Invasive species tend to grow and reproduce in a hurry. Rats, for example, birth up to six litters per year. Kudzu vines grow up to 0.3 meters (1 foot) each day, engulfing power lines in days. A speedy life cycle helps invasives multiply and spread fast. That makes them hard to control.
But there’s another special ingredient in the invasive species recipe: human preference. Looking at a list of invasive plants, you might think, “Wow, they’re pretty. Do invasive plants have to be pretty?” says Bethany Bradley. She is an invasive ecologist. She works at the University of Massachusetts in Amherst.
Beauty isn’t actually a requirement. But people like taking good-looking organisms all over the world. Humans’ favorite imported plants can then spread seeds into the wild. Cute exotic pets can grow into large, complicated adults, and then get released by their owners into native habitat. So even beauties can become harmful invaders.
Scientists warn of invasions to come
As the world gets hotter, invasive species can pose even more serious threats. Native organisms already have a hard time adapting to changing ecosystems. Survival gets even tougher when they now have to cope with invasive competitors, too.
As temperatures rise, invasive species may move into areas that were previously too cold for them. They might also more easily hitchhike as humans move goods across the world in new routes, Bradley says. Right now, Japanese cargo has to travel across the Pacific Ocean and the entire United States to reach New York. But as Arctic sea ice melts, ships will be able to cross over the North Pole instead. “Are we going to be introducing more species from different places that we haven’t really paid attention to before?” Bradley wonders. Invasive stowaways may be more likely to survive this shorter trip.
By definition, invasive species cause harm. But as the climate warms, scientists need to better understand their total relationship to an ecosystem, Weis says. She studies the invasive common reed. It outcompetes native wetland plants. In coastal marshes, however, it helps protect against erosion due to sea level rise, one of the effects of climate change. The common reed does “good stuff, as well as bad stuff. And that makes a complicated picture,” Weis says.
One thing is certain. The best way to reduce invasive species’ harm is to prevent invasions in the first place. Once an invasive species has spread widely, it’s very difficult to remove its population entirely.

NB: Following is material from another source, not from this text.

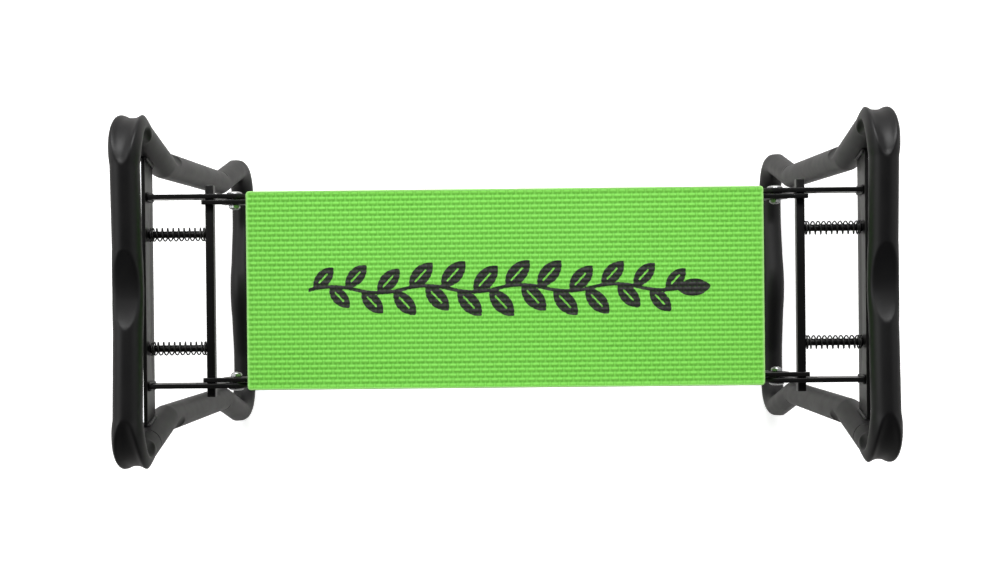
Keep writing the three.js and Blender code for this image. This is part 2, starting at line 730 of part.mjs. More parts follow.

But you can do your part to reduce invasions in your own backyard. Planting native gardens can help provide habitat for native wildlife. If you have a pet, keep them securely contained. It is best for cats to stay indoors or on a leash, so they cannot hunt native wildlife. And if you can no longer keep your pet fish or reptile, always find them a new home. Never release them into the wild. “We are the root of the problem,” Johnson says. “And that also means we are the root of the solution.”